* Goal
Each line should be copied exactly.

* Given information
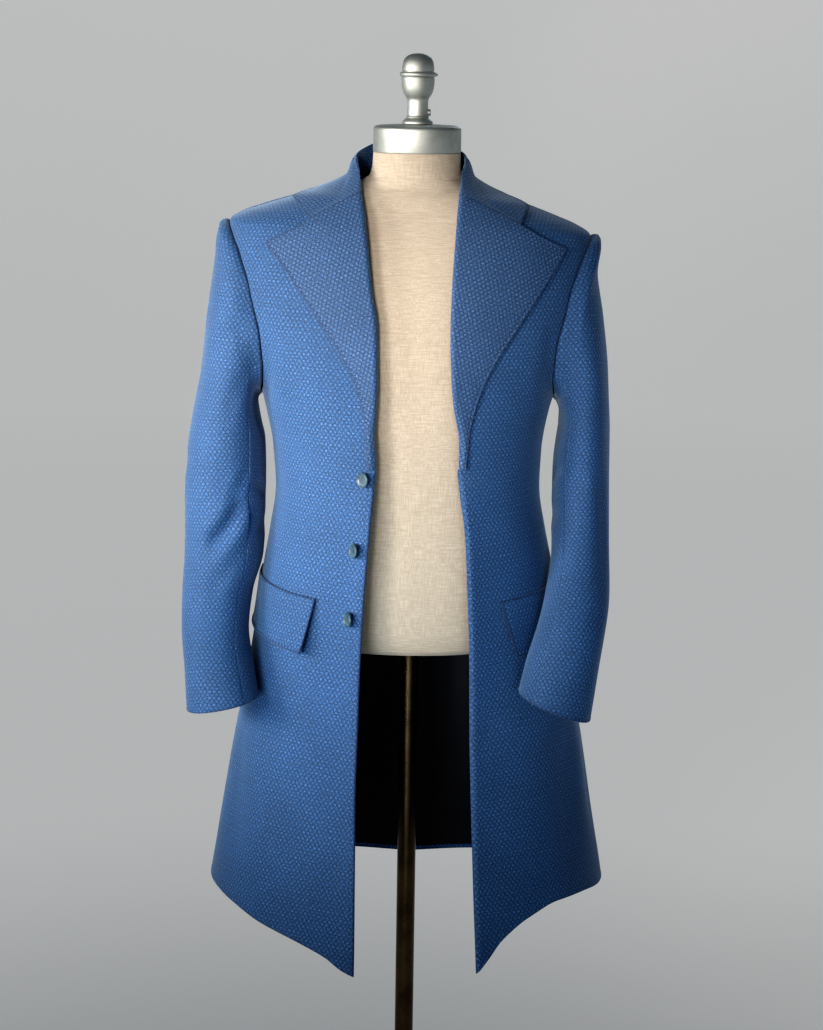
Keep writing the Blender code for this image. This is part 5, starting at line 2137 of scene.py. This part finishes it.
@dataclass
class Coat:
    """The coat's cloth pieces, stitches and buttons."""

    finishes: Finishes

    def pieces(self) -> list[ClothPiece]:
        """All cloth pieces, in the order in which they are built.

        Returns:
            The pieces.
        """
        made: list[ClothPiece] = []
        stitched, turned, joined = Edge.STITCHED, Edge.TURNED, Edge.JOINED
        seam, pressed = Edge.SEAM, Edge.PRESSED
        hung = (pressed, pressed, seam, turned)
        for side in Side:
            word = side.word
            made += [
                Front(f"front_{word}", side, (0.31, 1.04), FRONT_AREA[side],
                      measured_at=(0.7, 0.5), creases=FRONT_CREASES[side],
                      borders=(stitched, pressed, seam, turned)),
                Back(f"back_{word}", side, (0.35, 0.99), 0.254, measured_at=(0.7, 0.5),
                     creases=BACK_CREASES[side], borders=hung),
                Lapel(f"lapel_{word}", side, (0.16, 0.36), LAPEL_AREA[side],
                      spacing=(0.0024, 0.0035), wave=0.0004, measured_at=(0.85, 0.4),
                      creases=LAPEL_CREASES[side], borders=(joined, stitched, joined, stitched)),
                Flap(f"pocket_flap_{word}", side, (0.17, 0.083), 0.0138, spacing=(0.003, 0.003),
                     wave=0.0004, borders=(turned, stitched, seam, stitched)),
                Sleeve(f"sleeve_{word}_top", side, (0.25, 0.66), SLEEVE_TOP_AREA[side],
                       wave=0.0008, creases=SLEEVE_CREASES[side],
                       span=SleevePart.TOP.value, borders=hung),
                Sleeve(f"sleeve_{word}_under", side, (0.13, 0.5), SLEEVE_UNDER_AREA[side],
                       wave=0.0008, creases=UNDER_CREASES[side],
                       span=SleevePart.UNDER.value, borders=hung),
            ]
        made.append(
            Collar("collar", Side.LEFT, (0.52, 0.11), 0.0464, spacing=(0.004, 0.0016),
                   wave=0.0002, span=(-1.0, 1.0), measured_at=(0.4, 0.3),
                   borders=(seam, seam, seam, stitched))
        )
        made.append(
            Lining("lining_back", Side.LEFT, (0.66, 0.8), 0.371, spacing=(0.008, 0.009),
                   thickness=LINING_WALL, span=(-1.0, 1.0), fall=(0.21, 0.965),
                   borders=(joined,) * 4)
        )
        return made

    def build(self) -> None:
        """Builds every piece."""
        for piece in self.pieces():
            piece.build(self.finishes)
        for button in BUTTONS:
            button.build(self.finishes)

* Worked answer
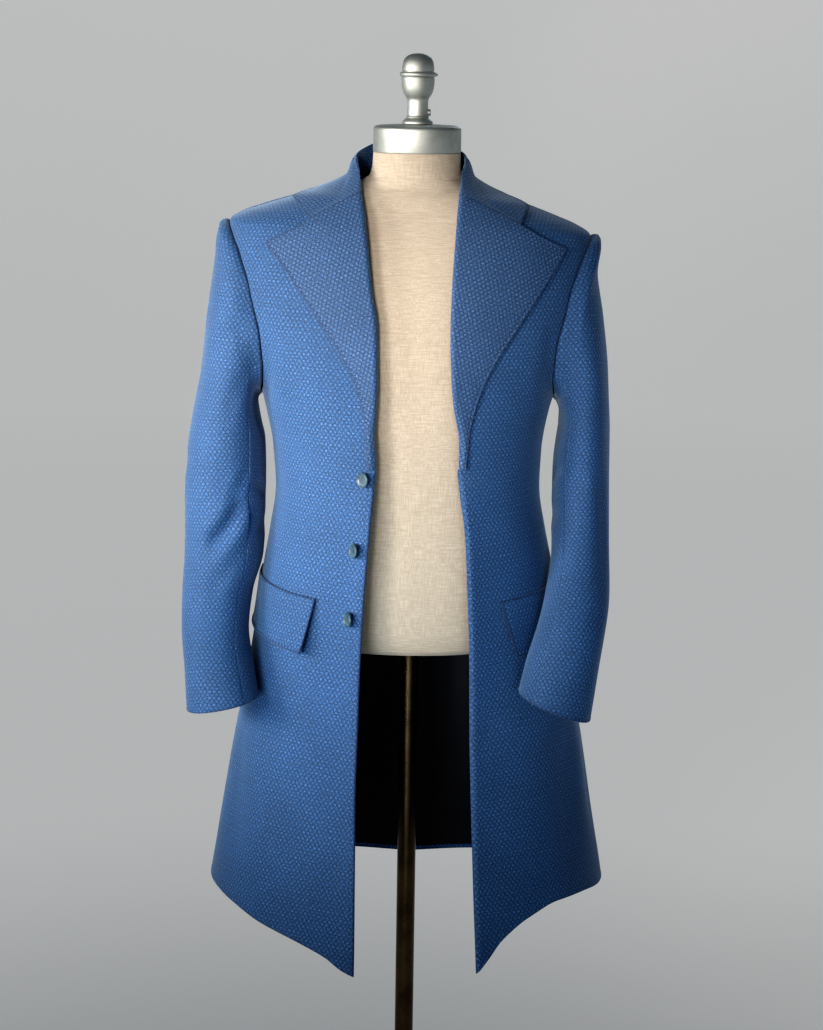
Keep writing the Blender code for this image. This is part 5, starting at line 2137 of scene.py. This part finishes it.
@dataclass
class Coat:
    """The coat's cloth pieces, stitches and buttons."""

    finishes: Finishes

    def pieces(self) -> list[ClothPiece]:
        """All cloth pieces, in the order in which they are built.

        Returns:
            The pieces.
        """
        made: list[ClothPiece] = []
        stitched, turned, joined = Edge.STITCHED, Edge.TURNED, Edge.JOINED
        seam, pressed = Edge.SEAM, Edge.PRESSED
        hung = (pressed, pressed, seam, turned)
        for side in Side:
            word = side.word
            made += [
                Front(f"front_{word}", side, (0.31, 1.04), FRONT_AREA[side],
                      measured_at=(0.7, 0.5), creases=FRONT_CREASES[side],
                      borders=(stitched, pressed, seam, turned)),
                Back(f"back_{word}", side, (0.35, 0.99), 0.254, measured_at=(0.7, 0.5),
                     creases=BACK_CREASES[side], borders=hung),
                Lapel(f"lapel_{word}", side, (0.16, 0.36), LAPEL_AREA[side],
                      spacing=(0.0024, 0.0035), wave=0.0004, measured_at=(0.85, 0.4),
                      creases=LAPEL_CREASES[side], borders=(joined, stitched, joined, stitched)),
                Flap(f"pocket_flap_{word}", side, (0.17, 0.083), 0.0138, spacing=(0.003, 0.003),
                     wave=0.0004, borders=(turned, stitched, seam, stitched)),
                Sleeve(f"sleeve_{word}_top", side, (0.25, 0.66), SLEEVE_TOP_AREA[side],
                       wave=0.0008, creases=SLEEVE_CREASES[side],
                       span=SleevePart.TOP.value, borders=hung),
                Sleeve(f"sleeve_{word}_under", side, (0.13, 0.5), SLEEVE_UNDER_AREA[side],
                       wave=0.0008, creases=UNDER_CREASES[side],
                       span=SleevePart.UNDER.value, borders=hung),
            ]
        made.append(
            Collar("collar", Side.LEFT, (0.52, 0.11), 0.0464, spacing=(0.004, 0.0016),
                   wave=0.0002, span=(-1.0, 1.0), measured_at=(0.4, 0.3),
                   borders=(seam, seam, seam, stitched))
        )
        made.append(
            Lining("lining_back", Side.LEFT, (0.66, 0.8), 0.371, spacing=(0.008, 0.009),
                   thickness=LINING_WALL, span=(-1.0, 1.0), fall=(0.21, 0.965),
                   borders=(joined,) * 4)
        )
        return made

    def build(self) -> None:
        """Builds every piece."""
        for piece in self.pieces():
            piece.build(self.finishes)
        for button in BUTTONS:
            button.build(self.finishes)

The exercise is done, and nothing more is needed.